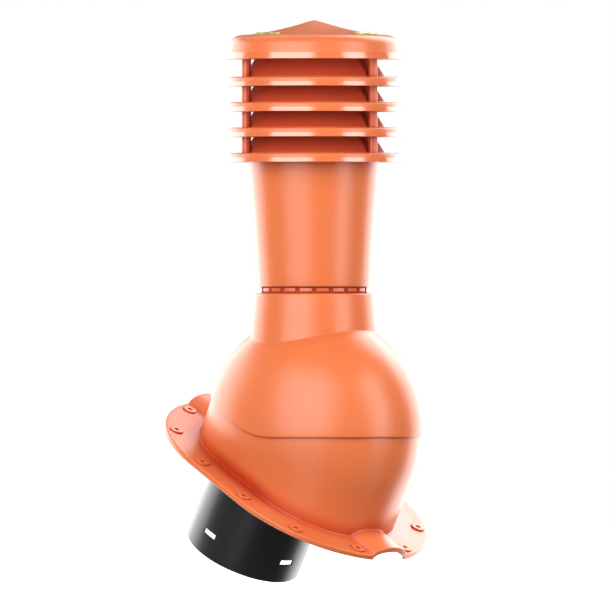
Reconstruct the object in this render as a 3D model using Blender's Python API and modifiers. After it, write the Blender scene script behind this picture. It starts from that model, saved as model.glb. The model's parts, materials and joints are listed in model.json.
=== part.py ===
"""Roof vent pipe of moulded plastic, on a ball base that tilts to suit the roof.

Metres, +Z up. The origin is on the duct's axis, in the plane of the flange's underside.
+X runs level and downhill, +Y runs level across the roof. The base is modelled in the
roof's own plane and turned to its pitch, and the vent stack stands upright on the
centre of the ball.
"""

import math

import bmesh
import bpy
from mathutils import Matrix, Vector

# Roof and tilt
ROOF_PITCH = math.radians(30.0)
TILT_RANGE = math.radians(25.0)

# Fits
TOUCH_GAP = 0.0003
BALL_GAP = 0.0011

# Flange, in the roof's plane, its underside at height 0: half-circles and straight sides
FLANGE_SHIFT = 0.037
FLANGE_HALF_STRAIGHT = 0.049
FLANGE_RADIUS = 0.146
LIP_HEIGHT = 0.0065
LIP_THICK = 0.003
PLATE_THICK = 0.003
FLOOR_HEIGHT = 0.007

# Half-round humps that run from the bowl to the flange's edge, uphill and downhill
HUMP_HALF_WIDTH = 0.029
HUMP_HEIGHT = 0.0128

# Raised screw seats, evenly spaced along an oval inside the flange's edge
SEATS_PER_QUARTER = 3
SEAT_INSET = 0.0135
SEAT_RADIUS = 0.009
SEAT_RISE = 0.002
SCREW_HOLE_RADIUS = 0.0028

# Bowl: half an ellipsoid about the ball's centre, on a wall that narrows to an oval foot
BALL_SHIFT = 0.035
BALL_HEIGHT = 0.0723
BALL_RADIUS = 0.150
BALL_HALF_WIDTH = 0.1201
BOWL_WALL = 0.003
BOWL_FOOT_RADIUS = 0.100
CROWN_RADIUS = 0.064

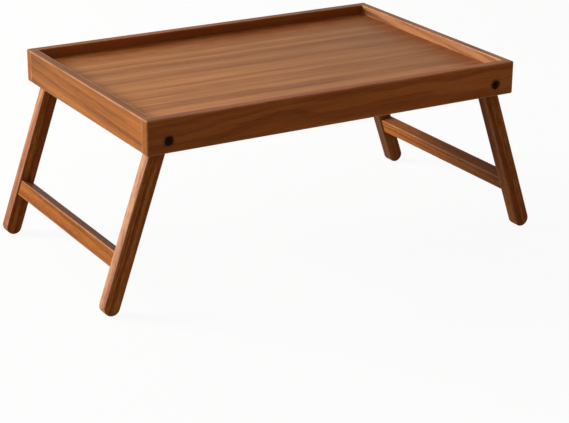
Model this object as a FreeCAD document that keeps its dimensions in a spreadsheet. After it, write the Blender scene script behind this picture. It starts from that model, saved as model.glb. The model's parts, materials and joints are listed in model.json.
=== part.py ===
"""A bed tray table: a rimmed wooden tray on two leg frames that fold flat under it.

X runs along the tray's long side, Y from the front rail to the back rail, Z up.
The origin is on the floor, under the middle of the tray. Lengths are millimetres.
"""

import FreeCAD, Part
import Sketcher
import math
import os
import re
import sys

# Each size that can be set by itself: its name, its value and what it measures.
SIZES = [
    ("tray_length", 500.0, "outside length of the tray, along the long rails"),
    ("tray_depth", 340.0, "outside depth of the tray, front to back"),
    ("rail_height", 41.0, "height of all four rails"),
    ("long_rail_thickness", 12.0, "front and back rails, which run the full length"),
    ("short_rail_thickness", 11.0, "left and right rails, held between the long ones"),
    ("rim_rise", 12.0, "how far the rails stand above the board"),
    ("outer_ease", 2.0, "rounding of the rails' outer edges"),
    ("inner_ease", 0.8, "rounding of the rails' inner top edges"),
    ("board_thickness", 4.0, "board inside the rim"),
    ("tongue_thickness", 2.5, "thin border of the board that lies in the grooves"),
    ("groove_depth", 5.0, "depth of the grooves in the rails"),
    ("groove_gap", 0.2, "height of the grooves beyond the tongue"),
    ("board_end_gap", 0.5, "from the tongue's edge to the bottom of its groove"),
    ("field_gap", 0.3, "from the board's raised field to the rails"),
    ("dowel_radius", 3.0, "hidden corner dowels"),
    ("dowel_gap", 0.05, "radial gap of a dowel in its hole"),
    ("dowel_end_gap", 0.5, "from a dowel's end to the bottom of its hole"),
    ("dowel_in_long", 7.5, "part of a dowel inside a long rail"),
    ("dowel_in_short", 16.0, "part of a dowel inside a short rail"),
    ("leg_width", 20.0, "broad side of a leg"),
    ("leg_thickness", 16.0, "narrow side of a leg"),
    ("leg_reach", 214.5, "from the pivot to the tip of the foot"),
    ("leg_splay", 19.0, "degrees that an open leg leans out from upright"),
    ("leg_ease", 1.5, "rounding of the legs' long edges"),
    ("fold_gap", 0.5, "between the rounded leg head and the board above it"),
    ("stop_gap", 0.1, "between an open leg and the edge that it leans on"),
    ("stretcher_width", 15.5, "stretcher, across the leg"),
    ("stretcher_depth", 19.0, "stretcher, along the leg"),
    ("stretcher_rise", 62.0, "from the tip of the foot to the stretcher's middle"),
    ("stretcher_inset", 2.0, "from the leg's outer side to the stretcher"),
    ("stretcher_ease", 1.2, "rounding of the stretchers' long edges"),
    ("tenon_width", 8.0, "tenon, across the leg"),
    ("tenon_depth", 11.0, "tenon, along the leg"),
    ("tenon_length", 10.0, "tenon, into the leg"),
    ("tenon_gap", 0.1, "between each side of a tenon and its mortise"),
    ("tenon_end_gap", 0.5, "from a tenon's end to the bottom of its mortise"),
    ("bolt_radius", 2.5, "shank of a pivot bolt"),
    ("bolt_gap", 0.05, "radial gap of the shank in rail, spacer and nut"),
    ("pivot_gap", 0.05, "radial running gap of the shank in a leg"),
    ("head_radius", 4.5, "head of a pivot bolt"),
    ("head_depth", 3.0, "depth of the head"),
    ("head_chamfer", 0.5, "bevel around the head"),
    ("head_recess", 0.8, "how far the head lies under the rail's face"),
    ("head_gap", 0.6, "between the head and the wall of its counterbore"),
    ("socket_across", 3.0, "hexagon socket in the head, across its flats"),
    ("socket_depth", 1.8, "depth of the hexagon socket"),
    ("bolt_tip", 1.5, "how far the shank stands out of its nut"),
    ("spacer_thickness", 4.0, "collar between a rail and a leg"),
    ("spacer_radius", 8.0, "outside of the collar"),
    ("side_play", 0.1, "running gap on each side of a leg"),
    ("nut_across", 8.0, "hexagon nut, across its flats"),
    ("nut_height", 4.5, "hexagon nut, along its axis"),
]

VALUE = {name: value for name, value, meaning in SIZES}

# Places that follow from the sizes.
BOARD_UNDERSIDE = "(rail_height - rim_rise - board_thickness)"
GROOVE_HEIGHT = "(tongue_thickness + groove_gap)"
SHORT_RAIL_LENGTH = "(tray_depth - 2 * long_rail_thickness)"
FIELD_LENGTH = "(tray_length - 2 * short_rail_thickness - 2 * field_gap)"
FIELD_DEPTH = "(tray_depth - 2 * long_rail_thickness - 2 * field_gap)"
TONGUE_REACH = "(groove_depth - board_end_gap)"
LOW_DOWEL = BOARD_UNDERSIDE + " / 2"
HIGH_DOWEL = "rail_height - rim_rise / 2"
DOWEL_FROM_MIDDLE = "(tray_length / 2 - short_rail_thickness / 2)"

# The pivot is as high as the board above the folded leg lets it be. The open leg leans
# on the short rail's lower inner edge, and that sets how far the pivot is from the end.
PIVOT_IN_RAIL = "(" + BOARD_UNDERSIDE + " - fold_gap - leg_width / 2)"
PIVOT_HEIGHT = "((leg_reach - leg_width / 2) * cos(leg_splay) + leg_width / 2)"
RAIL_BOTTOM = "(" + PIVOT_HEIGHT + " - " + PIVOT_IN_RAIL + ")"
STOP_OFFSET = "(leg_width / 2 + stop_gap + " + PIVOT_IN_RAIL + " * sin(leg_splay)) / cos(leg_splay)"
PIVOT_FROM_MIDDLE = "(tray_length / 2 - short_rail_thickness - " + STOP_OFFSET + ")"
LEG_FROM_MIDDLE = "(tray_depth / 2 - long_rail_thickness - spacer_thickness - side_play)"

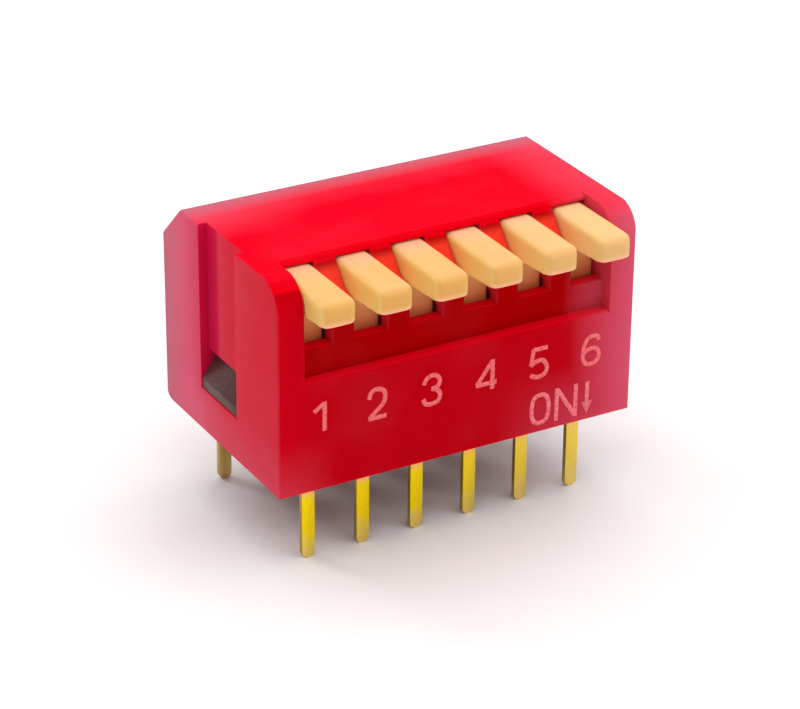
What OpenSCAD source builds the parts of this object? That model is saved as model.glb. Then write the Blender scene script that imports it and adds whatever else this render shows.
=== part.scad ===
// Piano-type DIP switch: a row of rocking keys that are pressed down from the
// front edge, each closing one pair of through-hole terminals.
// Origin: centre of the terminal grid, on the face that sits on the board.
// +X runs along the keys from 1 upwards, the keys reach out towards -Y.
// Side outlines are drawn in (distance behind the front face, height).

/* [Row] */
// Number of keys
poles = 6; // [2:1:12]
// Distance from one key to the next
pitch = 2.54; // [2.5:0.01:2.6]
// Distance between the two rows of terminals
row_spacing = 7.62; // [7.3:0.01:7.8]

/* [Cover] */
// Length that the two end walls add to the row of keys
end_margin = 1.39; // [1.1:0.01:2]
// Distance from each row of terminals to the face beside it
row_margin = 1.38; // [1.2:0.01:1.6]
// Height of the body above the board
body_h = 9.3; // [9.1:0.05:10]
// Height of the room for the keys and contacts, from the base's top to the body's
works_h = 5.2; // [5.1:0.05:5.3]
// Thickness of the top wall
top_wall = 0.9; // [0.8:0.05:1]
// Thickness of the back wall
back_wall = 0.8; // [0.5:0.05:0.9]
// Thickness of the front wall beside the base
front_wall = 0.7; // [0.5:0.05:0.75]
// Run of the sloped back edge along the top
slope_run = 1.75; // [0.8:0.05:2]
// Drop of the sloped back edge down the back
slope_drop = 1.7; // [0.8:0.05:2]
// Radius at the front top corner of each end wall
brow_r = 1.3; // [0.4:0.05:1.6]
// Radius at the bottom back corner
heel_r = 0.5; // [0.2:0.05:0.7]
// Radius on the other outer edges
edge_r = 0.1; // [0.05:0.01:0.3]

/* [Front of the cover] */
// Depth of the recess behind the fingers
recess_d = 0.6; // [0.4:0.05:0.7]
// Thickness of the ledge below the recess
ledge_t = 0.45; // [0.3:0.05:0.5]
// Clearance between the ledge and the front pads
ledge_gap = 0.05; // [0.03:0.01:0.1]
// Distance from the pivot down to the bottom of the key slots
slot_drop = 0.25; // [0.2:0.05:0.4]
// Thickness of the wall that the slots cut
comb_t = 0.65; // [0.5:0.05:0.75]
// Distance from the underside of the lip down to the front edge of the comb
comb_drop = 1.25; // [1.15:0.05:1.5]
// Run of the first slope on top of the comb, up to the steeper one
comb_run = 0.75; // [0.6:0.05:0.9]
// Rise of the first slope on top of the comb
comb_rise = 0.25; // [0.15:0.05:0.4]
// Distance from the front face to the lip over the fingers
lip_y = 2.2; // [1.9:0.05:2.3]
// Thickness of the lip
lip_t = 0.3; // [0.25:0.01:0.4]
// Depth of the pocket under the lip, where the keys step up
lip_d = 0.95; // [0.9:0.01:1.05]
// Radius on the front edges of lip and ledge
lip_r = 0.2; // [0.05:0.01:0.2]

/* [Notch and latches] */
// Distance from the front face to the notch and the latch windows
notch_y = 3.75; // [3.5:0.05:4]
// Width of the notch and the latch windows
notch_w = 3.25; // [2.9:0.05:3.4]
// Depth of the notch in the end wall
notch_d = 0.4; // [0.2:0.01:0.8]
// Height of the latch windows; the notch ends level with the bottom of one
window_h = 1.72; // [1.4:0.01:2]
// Distance from the base's top down to the windows
window_drop = 0.5; // [0.3:0.05:0.6]
// Height of the sloped lead-in of a barb
barb_lead = 1.2; // [0.8:0.05:1.25]
// Depth of the lead-in at the top of the barb
barb_taper = 0.75; // [0.4:0.05:0.8]

/* [Base] */
// How far the underside stands clear of the board
base_lift = 0.2; // [0.1:0.05:0.4]
// Clearance between base and cover
base_gap = 0.05; // [0.03:0.01:0.08]
// Height of the cored pockets in the underside
core_h = 2.4; // [1.5:0.1:2.6]
// Wall between neighbouring pockets
core_web = 1; // [0.8:0.05:1.2]
// Wall between a leg and its pocket
core_rim = 0.9; // [0.6:0.05:1.2]
// Wall around the cradle that carries the hubs
cradle_wall = 0.3; // [0.25:0.01:0.4]
// Clearance between a moving contact and the cheeks of the cradle
cheek_gap = 0.05; // [0.03:0.01:0.08]

/* [Keys] */
// Width of a key
key_w = 1.5; // [1.4:0.01:1.52]
// Clearance on each side of a key
key_gap = 0.04; // [0.03:0.01:0.06]
// How far the finger stands out of the front face
finger_out = 1.56; // [0.8:0.02:1.8]
// Thickness of the finger at its tip
finger_t = 1.04; // [0.9:0.01:1.08]
// What the finger gains in thickness up to the slot
finger_gain = 0.25; // [0.1:0.01:0.3]
// Radius on the finger's top front edge
nose_r = 0.5; // [0.1:0.01:0.6]
// Radius on the finger's bottom front edge
chin_r = 0.12; // [0.05:0.01:0.15]
// Radius at the front corners, seen from above
tip_r = 0.35; // [0.1:0.01:0.4]
// Radius on the long edges
key_r = 0.25; // [0.05:0.01:0.3]
// Clearance between finger and lip
lip_gap = 0.07; // [0.04:0.01:0.1]
// Clearance between the crest of the key and the top wall
crest_gap = 0.05; // [0.03:0.01:0.08]
// Distance from the step in the key's top to the step behind the lip
step_gap = 0.25; // [0.15:0.01:0.35]
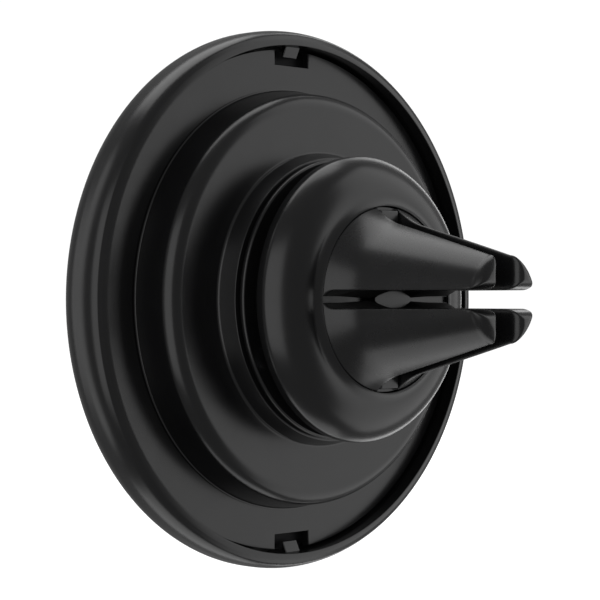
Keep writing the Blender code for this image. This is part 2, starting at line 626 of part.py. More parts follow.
def build_fingers(material, pad_material):
    """Four quadrants of one turned blank, parted by the two slots, each with a grip pad."""
    reach = DISC_R
    rise = LEAD_IN_LENGTH + FIT
    lead = wedge_mesh("lead_in", FINGER_TIP_Y - LEAD_IN_LENGTH, (reach, VANE_SLOT / 2), FINGER_TIP_Y + FIT,
                      (reach, VANE_SLOT / 2 + LEAD_IN * rise / LEAD_IN_LENGTH))
    lead = add_cutter("lead_in", lead)
    cross_rise = CROSS_LEAD_IN_LENGTH + FIT
    cross = wedge_mesh("cross_lead_in", FINGER_TIP_Y - CROSS_LEAD_IN_LENGTH, (CROSS_SLOT / 2, reach),
                       FINGER_TIP_Y + FIT,
                       (CROSS_SLOT / 2 + CROSS_LEAD_IN * cross_rise / CROSS_LEAD_IN_LENGTH, reach))
    cross = add_cutter("cross_lead_in", cross)
    for i, (sign_x, sign_z) in enumerate(QUADRANTS):
        label = i + 1
        finger = turned(f"finger_{label}", finger_profile(), material)
        quadrant = box_between((sign_x * CROSS_SLOT / 2, FINGER_Y - reach, sign_z * VANE_SLOT / 2),
                               (sign_x * reach, FINGER_Y + reach, sign_z * reach))
        cut(finger, add_cutter(f"quadrant_{label}", quadrant), "INTERSECT")
        cut(finger, lead)
        cut(finger, cross)
        root = root_mesh("root", sign_x, sign_z, ROOT_WIDTH / 2, ROOT_END_Y, FINGER_Y + ROOT_DEPTH)
        cut(finger, add_cutter(f"root_{label}", root), "UNION")
        clear = PAD_CLEAR
        pocket = box_between((sign_x * (PAD_INNER_X - clear), FINGER_Y - FIT, sign_z * VANE_SLOT / 4),
                             (sign_x * (PAD_OUTER_X + clear), FINGER_Y + PAD_HEIGHT + clear,
                              sign_z * (VANE_SLOT / 2 + PAD_TANG + clear)))
        cut(finger, add_cutter(f"pad_pocket_{label}", pocket))
        hang_on_pivot(finger, build_vane_pad(label, sign_x, sign_z, pad_material), sign_x, sign_z)


def build_vane_pad(label, sign_x, sign_z, material):
    """A wedge that narrows the slot towards its floor and towards the axis."""
    back_z = VANE_SLOT / 2 + PAD_TANG
    mesh = box_between((sign_x * PAD_INNER_X, FINGER_Y, 0.0),
                       (sign_x * PAD_OUTER_X, FINGER_Y + PAD_HEIGHT, sign_z * back_z))
    for vert in mesh.vertices:
        if abs(vert.co.z) > back_z / 2:
            continue
        if vert.co.y > FINGER_Y + PAD_HEIGHT / 2:
            vert.co.z = sign_z * VANE_SLOT / 2
        elif abs(vert.co.x) < (PAD_INNER_X + PAD_OUTER_X) / 2:
            vert.co.z = sign_z * PAD_GAP_IN
        else:
            vert.co.z = sign_z * PAD_GAP_OUT
    return add_part(f"vane_pad_{label}", mesh, material)


def hang_on_pivot(finger, pad, sign_x, sign_z):
    """The finger and its pad hang on an empty that lies on the finger's hinge axis."""
    diagonal = ROOT_PITCH_R / math.sqrt(2)
    pivot = bpy.data.objects.new(f"{finger.name}_pivot", None)
    place = Matrix.Translation((sign_x * diagonal, ROOT_PIVOT_Y, sign_z * diagonal))
    pivot.matrix_world = place
    bpy.data.collections[PARTS_NAME].objects.link(pivot)
    for obj in (finger, pad):
        obj.parent = pivot
        obj.matrix_parent_inverse = place.inverted()


def hang_head_on_ball(names):
    """The disc, its magnets and the socket hang on an empty at the ball's centre."""
    place = Matrix.Translation((0.0, BALL_Y, 0.0))
    pivot = bpy.data.objects.new("ball_centre", None)
    pivot.matrix_world = place
    bpy.data.collections[PARTS_NAME].objects.link(pivot)
    for obj in bpy.data.collections[PARTS_NAME].objects:
        if obj.name.startswith(names):
            obj.parent = pivot
            obj.matrix_parent_inverse = place.inverted()


def build_mount():
    satin_black = new_material("satin_black_plastic", (0.012, 0.012, 0.013), 0.32)
    inner_black = new_material("inner_black_plastic", (0.02, 0.02, 0.02), 0.55)
    rubber = new_material("black_rubber", (0.015, 0.015, 0.015), 0.8)
    liner = new_material("white_acetal", (0.75, 0.75, 0.72), 0.4)
    nickel = new_material("nickel_plate", (0.6, 0.58, 0.55), 0.25, 1.0)
    steel = new_material("zinc_steel", (0.55, 0.56, 0.58), 0.35, 1.0)

    build_bezel(satin_black)
    build_face_pad(rubber)
    build_magnets(nickel, inner_black, steel)
    build_rear_cover(satin_black)
    build_socket_housing(satin_black)
    build_housing_screws(steel)
    build_liners(liner, steel)
    build_ball_socket(satin_black)
    hang_head_on_ball(("bezel", "face", "magnet", "shunt", "rear", "socket", "housing", "front", "preload",
                       "ball_socket", "retaining"))
    build_ball_stud(steel)
    build_clip_body(satin_black)
    build_back_plate(inner_black, steel)
    build_hub(satin_black)
    build_fingers(satin_black, rubber)


clear_scene()
new_collection(PARTS_NAME)
new_collection(CUTTERS_NAME)
build_mount()
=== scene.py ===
"""Looks of a magnetic car phone mount: satin black mouldings, rubber pads, plated steel, studio light."""
import json
import math

import bmesh
import bpy
from mathutils import Matrix, Vector


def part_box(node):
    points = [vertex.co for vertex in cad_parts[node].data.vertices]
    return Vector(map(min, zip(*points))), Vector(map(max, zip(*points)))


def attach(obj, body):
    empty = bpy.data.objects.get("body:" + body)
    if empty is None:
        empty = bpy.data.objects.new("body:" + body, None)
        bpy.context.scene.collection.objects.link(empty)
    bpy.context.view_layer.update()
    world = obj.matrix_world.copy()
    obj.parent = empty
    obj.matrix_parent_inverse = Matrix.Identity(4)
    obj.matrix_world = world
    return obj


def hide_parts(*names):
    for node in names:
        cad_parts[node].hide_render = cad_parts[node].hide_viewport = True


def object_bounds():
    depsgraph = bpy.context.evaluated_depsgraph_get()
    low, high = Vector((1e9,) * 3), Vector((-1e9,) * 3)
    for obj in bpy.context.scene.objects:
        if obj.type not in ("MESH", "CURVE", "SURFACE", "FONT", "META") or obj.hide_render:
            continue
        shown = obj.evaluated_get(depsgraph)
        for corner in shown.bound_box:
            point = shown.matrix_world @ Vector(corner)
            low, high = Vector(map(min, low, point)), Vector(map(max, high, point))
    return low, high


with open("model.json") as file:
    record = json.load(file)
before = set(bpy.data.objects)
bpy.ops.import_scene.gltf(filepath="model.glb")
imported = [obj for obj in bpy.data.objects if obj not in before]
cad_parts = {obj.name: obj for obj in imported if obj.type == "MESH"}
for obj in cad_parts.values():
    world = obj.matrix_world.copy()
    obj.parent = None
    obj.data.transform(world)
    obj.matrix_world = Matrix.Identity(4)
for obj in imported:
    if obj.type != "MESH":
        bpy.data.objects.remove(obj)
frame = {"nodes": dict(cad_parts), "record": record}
CAD_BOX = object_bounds()

MM = 0.001
SEGMENTS = 256                          # round every turned piece
ARC_STEPS = 10
FILLET_STEPS = 4
BEVEL_STEPS = 3
SHARP_DEG = 50                          # faces that meet at more than this keep a crisp edge

# Camera, at the height of the mount's axis
VIEW_AZIMUTH = math.radians(45.59)      # from the mount's axis to the camera, seen from above
VIEW_DISTANCE = 222.7 * MM
VIEW_SIDE_STEP = 0.33 * MM
VIEW_LENS = 120.0                       # in mm, on a sensor of 36 mm
VIEW_SHIFT = -1 / 1200                  # of the sensor's width, upward
PANEL_DISTANCE = 600 * MM               # of the lights from the point that they aim at
PANEL_AIM_Y = 10 * MM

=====

### Written instruction
Your task is to transcribe only the lines from the line containing "Keep writing the" through the line containing "pad_material), sign_x, sign_z)", word for word.

### The response
Keep writing the Blender code for this image. This is part 2, starting at line 626 of part.py. More parts follow.
def build_fingers(material, pad_material):
    """Four quadrants of one turned blank, parted by the two slots, each with a grip pad."""
    reach = DISC_R
    rise = LEAD_IN_LENGTH + FIT
    lead = wedge_mesh("lead_in", FINGER_TIP_Y - LEAD_IN_LENGTH, (reach, VANE_SLOT / 2), FINGER_TIP_Y + FIT,
                      (reach, VANE_SLOT / 2 + LEAD_IN * rise / LEAD_IN_LENGTH))
    lead = add_cutter("lead_in", lead)
    cross_rise = CROSS_LEAD_IN_LENGTH + FIT
    cross = wedge_mesh("cross_lead_in", FINGER_TIP_Y - CROSS_LEAD_IN_LENGTH, (CROSS_SLOT / 2, reach),
                       FINGER_TIP_Y + FIT,
                       (CROSS_SLOT / 2 + CROSS_LEAD_IN * cross_rise / CROSS_LEAD_IN_LENGTH, reach))
    cross = add_cutter("cross_lead_in", cross)
    for i, (sign_x, sign_z) in enumerate(QUADRANTS):
        label = i + 1
        finger = turned(f"finger_{label}", finger_profile(), material)
        quadrant = box_between((sign_x * CROSS_SLOT / 2, FINGER_Y - reach, sign_z * VANE_SLOT / 2),
                               (sign_x * reach, FINGER_Y + reach, sign_z * reach))
        cut(finger, add_cutter(f"quadrant_{label}", quadrant), "INTERSECT")
        cut(finger, lead)
        cut(finger, cross)
        root = root_mesh("root", sign_x, sign_z, ROOT_WIDTH / 2, ROOT_END_Y, FINGER_Y + ROOT_DEPTH)
        cut(finger, add_cutter(f"root_{label}", root), "UNION")
        clear = PAD_CLEAR
        pocket = box_between((sign_x * (PAD_INNER_X - clear), FINGER_Y - FIT, sign_z * VANE_SLOT / 4),
                             (sign_x * (PAD_OUTER_X + clear), FINGER_Y + PAD_HEIGHT + clear,
                              sign_z * (VANE_SLOT / 2 + PAD_TANG + clear)))
        cut(finger, add_cutter(f"pad_pocket_{label}", pocket))
        hang_on_pivot(finger, build_vane_pad(label, sign_x, sign_z, pad_material), sign_x, sign_z)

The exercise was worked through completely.